Indian priest convicted of blasphemy by Sharia court for baptizing Christians

 

Indian priest convicted of blasphemy by Sharia court for baptizing Christians

Author: 

George Conger

The All India Christian Council has condemned an indictment issued by a Sharia law court in Kashmir that charges two priests with blasphemy by enticing Muslims to convert to Christianity.
On 11 January 2012 Muslim leaders in the Northern Indian state issued a statement saying that "it was proved beyond doubt that the accused" the vicar of All Saints Church in Srinigar, the Rev Chander Mani Khanna of the Church of North India, "along with other accomplices was luring Muslim people to change their religion."
A second priest, Fr.
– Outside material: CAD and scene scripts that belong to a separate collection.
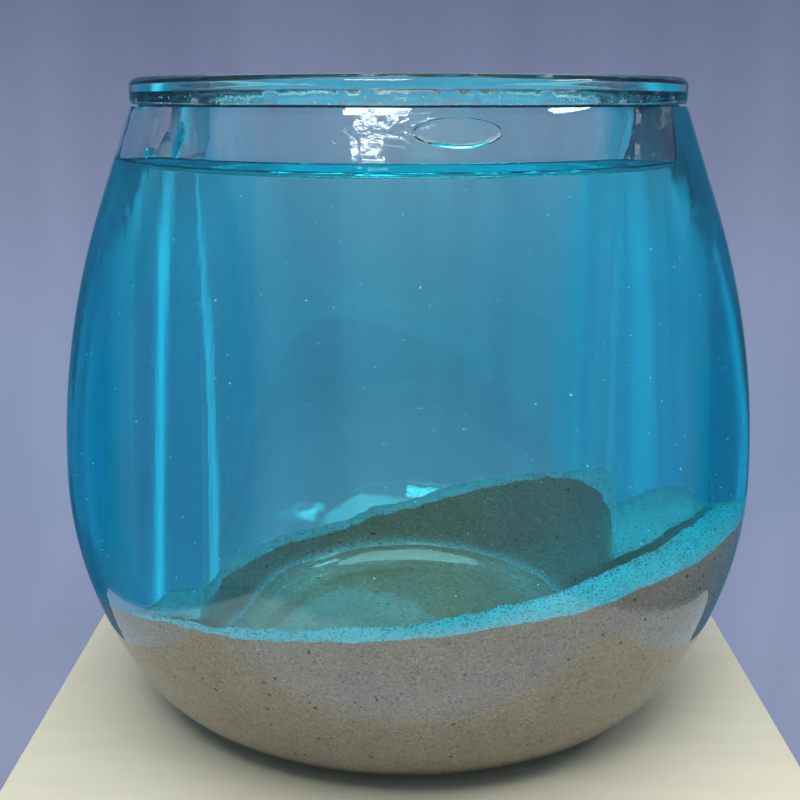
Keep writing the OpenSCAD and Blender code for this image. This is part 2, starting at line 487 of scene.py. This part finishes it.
def sand_ring(a):
    """The sand's outline: under and round the cup, over the bank and down the vessel's wall."""
    slip, n = 0.04, 46
    under = CUP_Z - slip
    c = CUP_CORNER + CUP_WALL + slip
    ri = CUP_OUT + slip
    zi = sand_z(a, ri)
    z0 = under + c
    # the bank meets the wall at ro; the second step corrects the first one's height
    ro = wall_r(sand_z(a, 43), WALL + SAND_GAP)
    ro = wall_r(sand_z(a, ro), WALL + SAND_GAP)
    out = [(0.0, under), (14.0, under)]
    out += corner(ri - c, z0, c, -math.pi / 2, 0, 8)
    out += [(ri, z0 + (zi - z0) * i / 6) for i in range(1, 7)]
    for i in range(1, n):
        r = ri + (ro - ri) * i / n
        out.append((r, sand_z(a, r) + grit(r * math.cos(a), r * math.sin(a))))
    out += belly_line(WALL + SAND_GAP, BASE_T + 0.14, sand_z(a, ro), 22)[::-1]
    out += [(r, BASE_T + 0.05) for r in (FOOT_C * 0.93, 12.0, 0.0)]
    return out


sand = revolve("sand_bank", sand_ring, 840, True, sharp=60)


# ---- loose grains on the bank, as little cut crystals ----
CRYSTAL = [(1, 0, 0), (-1, 0, 0), (0, 1, 0), (0, -1, 0), (0, 0, 1), (0, 0, -1)]
FACETS = [(0, 2, 4), (2, 1, 4), (1, 3, 4), (3, 0, 4), (2, 0, 5), (1, 2, 5), (3, 1, 5), (0, 3, 5)]


def scatter(name, count, place, size, flat=1.0):
    """Eight-sided grains of random size, stretch and turn, each at a point from place()."""
    verts, faces = [], []
    for _ in range(count):
        p = place()
        if p is None:
            continue
        s = rng.uniform(*size)
        q = Vector((rng.uniform(-1, 1), rng.uniform(-1, 1), rng.uniform(-1, 1))).normalized()
        rot = q.to_track_quat("Z", "Y").to_matrix()
        base = len(verts)
        stretch = (rng.uniform(0.7, 1.25), rng.uniform(0.7, 1.1), rng.uniform(0.6, 1.0) * flat)
        for v in CRYSTAL:
            d = rot @ Vector([v[k] * stretch[k] * s for k in range(3)])
            verts.append(((p[0] + d.x) * MM, (p[1] + d.y) * MM, (p[2] + d.z) * MM))
        faces += [tuple(base + k for k in f) for f in FACETS]
    return new_mesh(name, verts, faces, shaded=False)


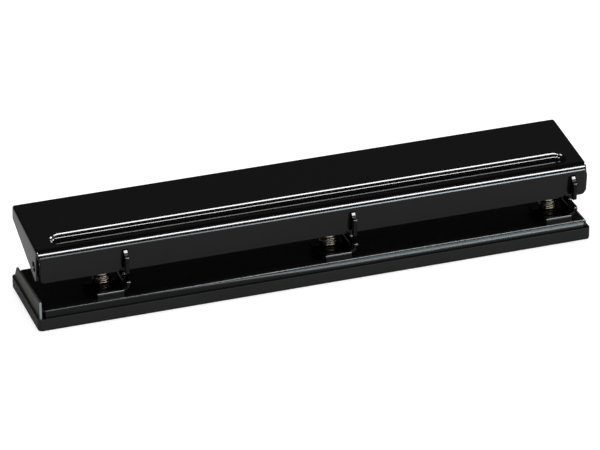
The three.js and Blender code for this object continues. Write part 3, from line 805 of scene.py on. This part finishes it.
def shape_lip(obj, bend, depth):
    """Turns the round front bend into a lip that is sharp at the left end and wide at the right. Its slope
    follows a table that goes over from the sharp one to the wide one along the plate, the drop is the slope's
    running sum, and every vertex goes down by what that drop differs from the round bend's."""
    # Places from the lip's back and the slope in degrees there
    sharp = np.array([(0, 2.0, 4.2, 4.27, 4.45, 4.5), (0, 5, 9, 34, 80, 86)])
    wide = np.array([(0, 1.5, 3.45, 3.7, 4.3, 4.5), (0, 8, 10, 66, 71, 84)])
    blend_start, blend_length, steps = -100, 120, 24
    reach = sharp[0, -1]
    points = points_of(obj)
    inward = np.linspace(0, reach, 451)
    spot = reach - (points[:, 1] - BASE_LOW[1])
    drops = []
    for k in range(steps + 1):
        places, slopes = sharp + (wide - sharp) * k / steps
        slope = np.tan(np.radians(np.interp(inward, places, slopes)))
        drops.append(np.interp(spot, inward, np.cumsum(slope) * inward[1]))
    drops = np.array(drops)
    level = smooth_step((points[:, 0] - blend_start) / blend_length) * steps
    row = np.minimum(level.astype(int), steps - 1)
    every = np.arange(len(spot))
    drop = drops[row, every] + (drops[row + 1, every] - drops[row, every]) * (level - row)
    round_bend = bend - np.sqrt(bend ** 2 - np.clip(spot - reach + bend, 0, bend) ** 2)
    below = np.clip((points[:, 2] - BASE_HIGH[2] + depth) / (depth - bend), 0, 1)
    corner = np.clip((BASE_HIGH[0] - points[:, 0]) / bend, 0, 1)
    points[:, 2] -= (drop - round_bend) * below * corner
    move_points(obj, points)


def guide_piece():
    """An upright strip whose top falls gently to the back and then steeply, with a foot under the base
    plate."""
    sheet, longer, fall, ramp, drop = 1.0, 1.1, 1.9, 4.4, 7.0
    foot_in, half_sheet = 2.5, 0.5
    y0, y1, z0, top = GUIDE_LOW[1], GUIDE_HIGH[1] + longer, GUIDE_LOW[2], GUIDE_HIGH[2]
    back_top = top - fall
    outline = rounded([(y0, z0), (y1, z0), (y1, back_top - drop), (y1 - ramp, back_top, 0.9), (y0, top, 0.9)])
    obj = prism("guide_strip", outline, 0, GUIDE_LOW[0], GUIDE_LOW[0] + sheet)
    foot_top = BASE_HIGH[2] - SHEET - GAP
    foot = block("guide_foot", (GUIDE_LOW[0] + half_sheet, y0 + foot_in, foot_top - sheet),
                 (GUIDE_HIGH[0], y1 - foot_in, foot_top))
    return soften(join(obj, [foot]), 0.22, 3)


def tray_outline(inset, radius=2.0, steps=8):
    """Plan of the tray as a rounded rectangle, drawn in by an inset with its corners' centres left in
    place."""
    spots = [(TRAY_HIGH[0], TRAY_LOW[1]), (TRAY_HIGH[0], TRAY_HIGH[1]), (TRAY_LOW[0], TRAY_HIGH[1]),
             (TRAY_LOW[0], TRAY_LOW[1])]
    parts = []
    for (x, y), start in zip(spots, (-90, 0, 90, 180)):
        centre = (x - math.copysign(radius, x), y - math.copysign(radius, y))
        parts.append(arc(centre, radius - inset, start, start + 90, steps))
    return np.vstack(parts)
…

Jim Borst, a Roman Catholic missionary who has worked in Kashmir for 46 years, was also charged with converting Muslims to Christianity.
"The Kashmir situation is going through a critical phase and if such elements are not brought to book it will have a serious and negative impact on the (Kashmiri Muslim) society,” the Muslim leaders said.
“It is shocking and surprising that the state government was allowing such activities. Kashmir society will not tolerate such activities at all and we stand united against such elements," Mufti Muhammad Nasir-ul-Islam said.  The sentence from the court would be announced shortly, he added.
On 19 Nov 2011 Mr. Khanna was arrested by the Jammu & Kashmir police on charges of fomenting civil unrest.  He was released on 1 Dec 2011 and has since left the state for fear for his life.
However, Christian leaders have denounced the indictment stating that Sharia courts have no civil standing.  In a statement released on 13 January 2012, the All India Christian Council (AICC) said it was “deeply disturbed” by the Sharia court’s actions.  “Such statements can encourage extremist elements to indulge in violence,” the Council said.
“It was hoped that religious and secular authorities, and the state government, would show maturity and responsibility,” the AICC said, “keeping in view the delicately poised public peace situation” in Kashmir.
The “Church does not accept as genuine any conversion brought about by fraud or force,” the AICC said, noting that a fact finding team which went to Srinagar shortly after the arrest of Mr. Khanna and “interviewed Church personnel, Ulema, school, authorities and the police, found no evidence of force or fraud in baptisms that have been carried out over a period of time. Each baptism has been proved to be voluntary.”
The head of the AICC, Dr John Dayal, said it “devolves on the Jammu and Kashmir Government, religious leaders and people of goodwill in the Kashmir valley to ensure that the nights of minorities are respected, their welfare assured, and communal harmony strengthened in the region which so desperately requires and environment of peace for its development and well being.”